After everything that has been said about the German Chancellor [Hitler] today and in the past, I do feel that the House ought to recognise the difficulty for a man in that position to take back such emphatic declarations as he had already made amidst the enthusiastic cheers of his supporters, and to recognise that in consenting, even though it were only at the last moment, to discuss with the representatives of other Powers those things which he had declared he had already decided once for all, was a real and a substantial contribution on his part. With regard to Signor Mussolini, ... I think that Europe and the world have reason to be grateful to the head of the Italian government for his work in contributing to a peaceful solution.

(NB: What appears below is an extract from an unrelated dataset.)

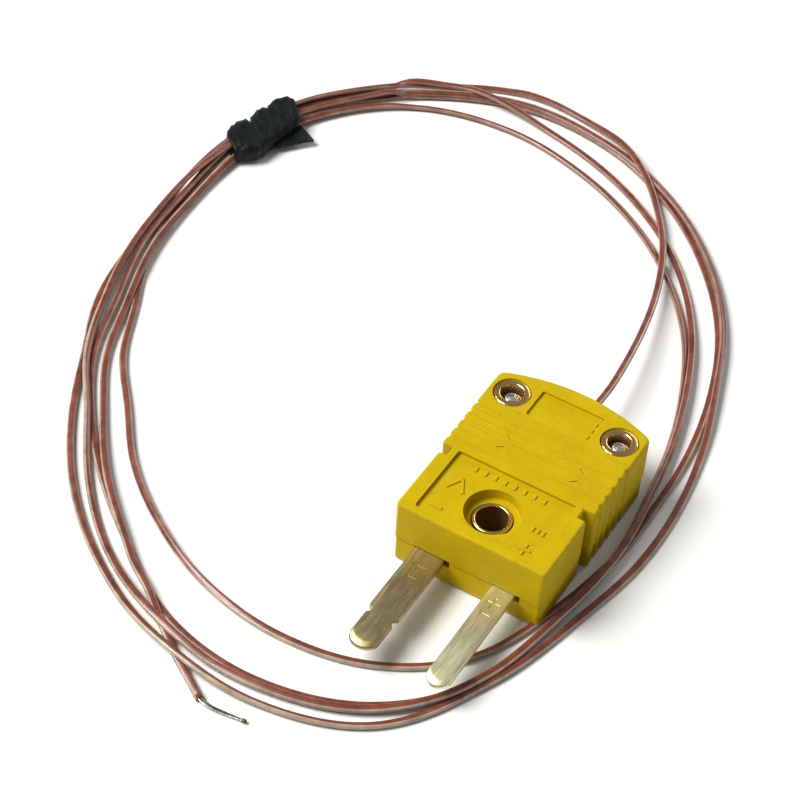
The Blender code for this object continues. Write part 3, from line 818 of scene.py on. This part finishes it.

Hitler and Mussolini Make Good on Their 'Emphatic Declarations'

Five weeks later, the Nazi regime unleashed the violence of Kristallnacht. On November 9 and 10, almost 100 Jews were murdered, thousands of synagogues and Jewish businesses and homes were damaged or destroyed, and approximately 30,000 Jews were rounded up and sent to concentration camps.

Six months later, on March 15, 1939, the German army entered Czechoslovakia and quickly crushed all resistance. The nation of Czechoslovakia, divided internally and overcome by foreign aggression, ceased to exist. World War II had begun.

From Munich to Tehran and Damascus

The Baker-Hamilton Commission's instincts and prescriptions are eerily similar to those of Neville Chamberlain. The commission evidently believes that the United States can achieve peace in our time by flying our secretary of State to Tehran and Damascus and signing this generation's version of the Munich Agreement with respect to Iraq.

The report and its principal recommendations require an exercise in willful ignorance of the nature of the Iranian and Syrian regimes, their clearly stated ideological aims, and their ongoing war against the United States. It outlines a policy of appeasement, predicated on American weakness. It fails to outline a clear policy of victory predicated on taking specific and urgent steps to add to American strength.

A Churchill -- Not a Chamberlain -- Policy

To win in Iraq and around the world against a growing alliance among terrorists, dictatorships, and a fanatical wing of Islam, the United States requires fundamental change in its military doctrine, training and structures, its intelligence capabilities and the integration of civilian and military activities. The instruments of American power simply do not work at the speed and detail needed to defeat the kind of enemies we are encountering in Iraq and elsewhere. The American bureaucracies would rather claim the problem is too hard and leave, because being forced to change this deeply will be very painful and very controversial. We have to learn to win -- again.

Yes, the dangers are greater, the enemy is more determined, and victory in Iraq has turned out to be substantially harder than we had expected in 2003. Yes, we need to change to win. But the Baker-Hamilton Commission report that prescribes a "new way forward" is the wrong prescription in the wrong direction.

Because it fails to define the scale of an emerging Third World War against an alliance of dictatorships and the terrorist forces of militant Islam -- with Iran at the epicenter of this threat -- the report does not outline how difficult the challenge is and how big the effort will have to be.

Because it fails to define victory in this larger war as our goal, the report does not help to mobilize the energy, resources and intensity needed to win.

And because it puts insufficient emphasis on setting clear metrics of achievement for the bureaucracies of the U.S. government, the Baker-Hamilton Commission report does nothing to bolster support for replacing leaders, bureaucrats, and bureaucracies as needed to achieve these goals.

The release of the report confirms a Washington establishment desire to avoid conflict and confrontation by "doing a deal." In the 1930s, that model was called appeasement, not realism, and it led to a disaster. Today, we need a Churchill not a Chamberlain policy for the Middle East.